Records from a dataset:
— begin —
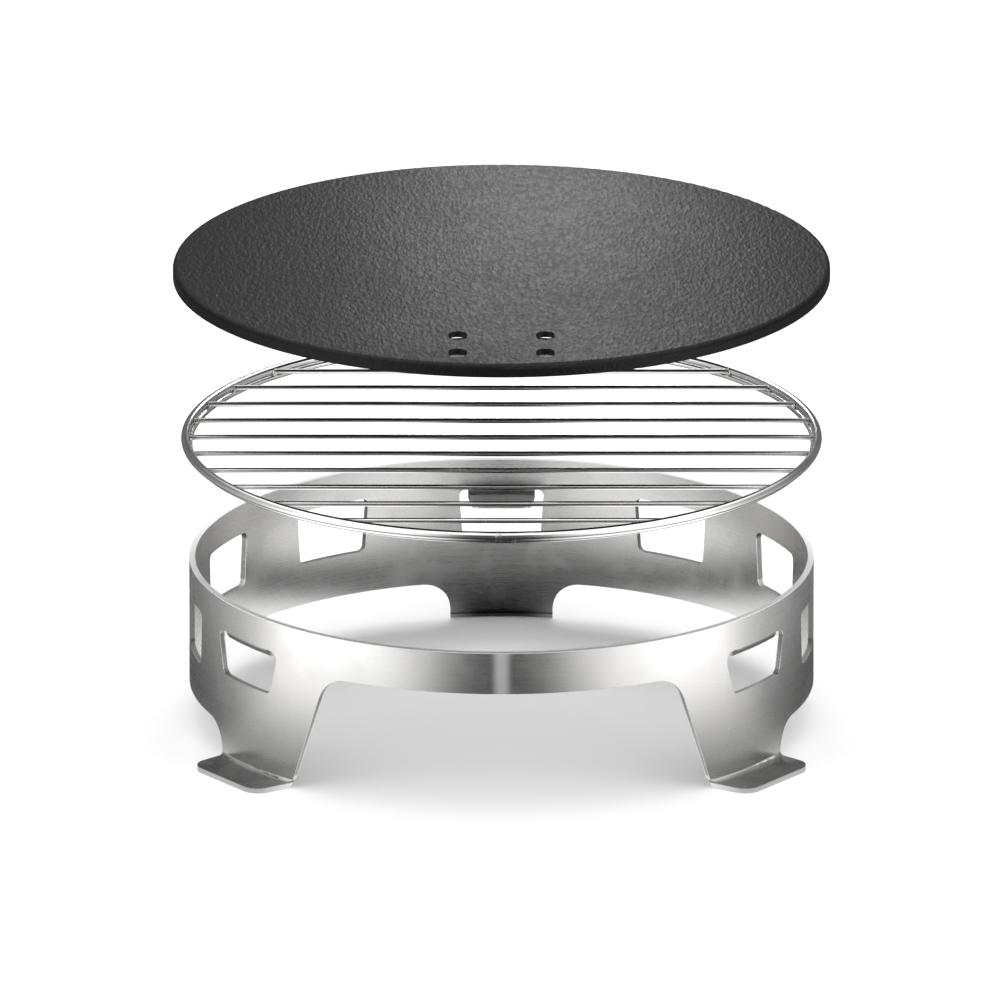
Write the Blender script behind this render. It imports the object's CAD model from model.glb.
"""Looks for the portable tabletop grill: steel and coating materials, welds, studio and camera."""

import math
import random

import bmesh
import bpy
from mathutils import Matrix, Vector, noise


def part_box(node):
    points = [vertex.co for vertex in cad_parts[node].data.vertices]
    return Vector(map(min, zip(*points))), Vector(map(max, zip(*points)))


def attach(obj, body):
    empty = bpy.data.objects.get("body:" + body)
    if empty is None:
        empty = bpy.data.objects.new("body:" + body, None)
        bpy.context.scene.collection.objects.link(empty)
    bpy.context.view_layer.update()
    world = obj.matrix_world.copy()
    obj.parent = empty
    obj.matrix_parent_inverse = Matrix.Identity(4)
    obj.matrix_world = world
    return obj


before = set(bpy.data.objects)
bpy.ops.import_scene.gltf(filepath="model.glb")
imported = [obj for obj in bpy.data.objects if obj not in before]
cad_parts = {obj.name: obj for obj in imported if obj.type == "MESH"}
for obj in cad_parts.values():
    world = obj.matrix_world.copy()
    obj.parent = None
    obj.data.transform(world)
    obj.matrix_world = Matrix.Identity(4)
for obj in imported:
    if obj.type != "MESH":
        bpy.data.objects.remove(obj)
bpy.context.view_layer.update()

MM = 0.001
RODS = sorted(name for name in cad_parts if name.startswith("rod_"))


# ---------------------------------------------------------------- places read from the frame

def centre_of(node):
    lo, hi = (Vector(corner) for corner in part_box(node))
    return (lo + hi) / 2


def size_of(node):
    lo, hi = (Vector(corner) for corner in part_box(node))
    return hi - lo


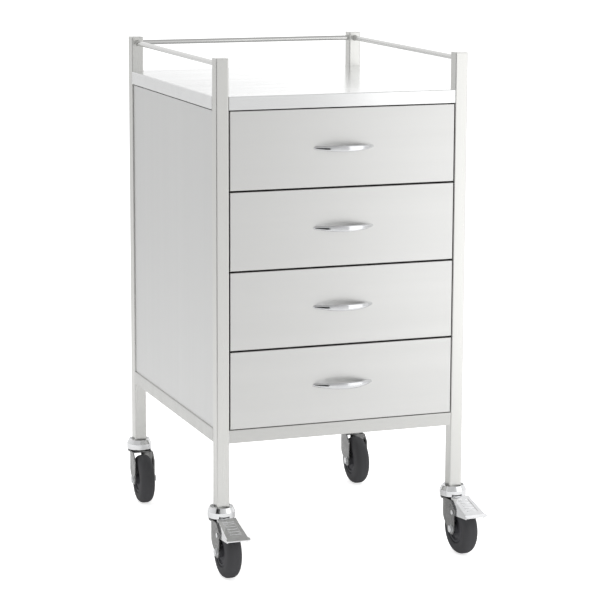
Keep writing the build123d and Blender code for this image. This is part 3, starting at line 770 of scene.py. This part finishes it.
— end —
Extract from the records above the lines from the one containing "obj.parent = empty" to the one containing "return (lo + hi) / 2", both lines included, exactly as they appear and with nothing else.

■ Response to this task
    obj.parent = empty
    obj.matrix_parent_inverse = Matrix.Identity(4)
    obj.matrix_world = world
    return obj


before = set(bpy.data.objects)
bpy.ops.import_scene.gltf(filepath="model.glb")
imported = [obj for obj in bpy.data.objects if obj not in before]
cad_parts = {obj.name: obj for obj in imported if obj.type == "MESH"}
for obj in cad_parts.values():
    world = obj.matrix_world.copy()
    obj.parent = None
    obj.data.transform(world)
    obj.matrix_world = Matrix.Identity(4)
for obj in imported:
    if obj.type != "MESH":
        bpy.data.objects.remove(obj)
bpy.context.view_layer.update()

MM = 0.001
RODS = sorted(name for name in cad_parts if name.startswith("rod_"))


# ---------------------------------------------------------------- places read from the frame

def centre_of(node):
    lo, hi = (Vector(corner) for corner in part_box(node))
    return (lo + hi) / 2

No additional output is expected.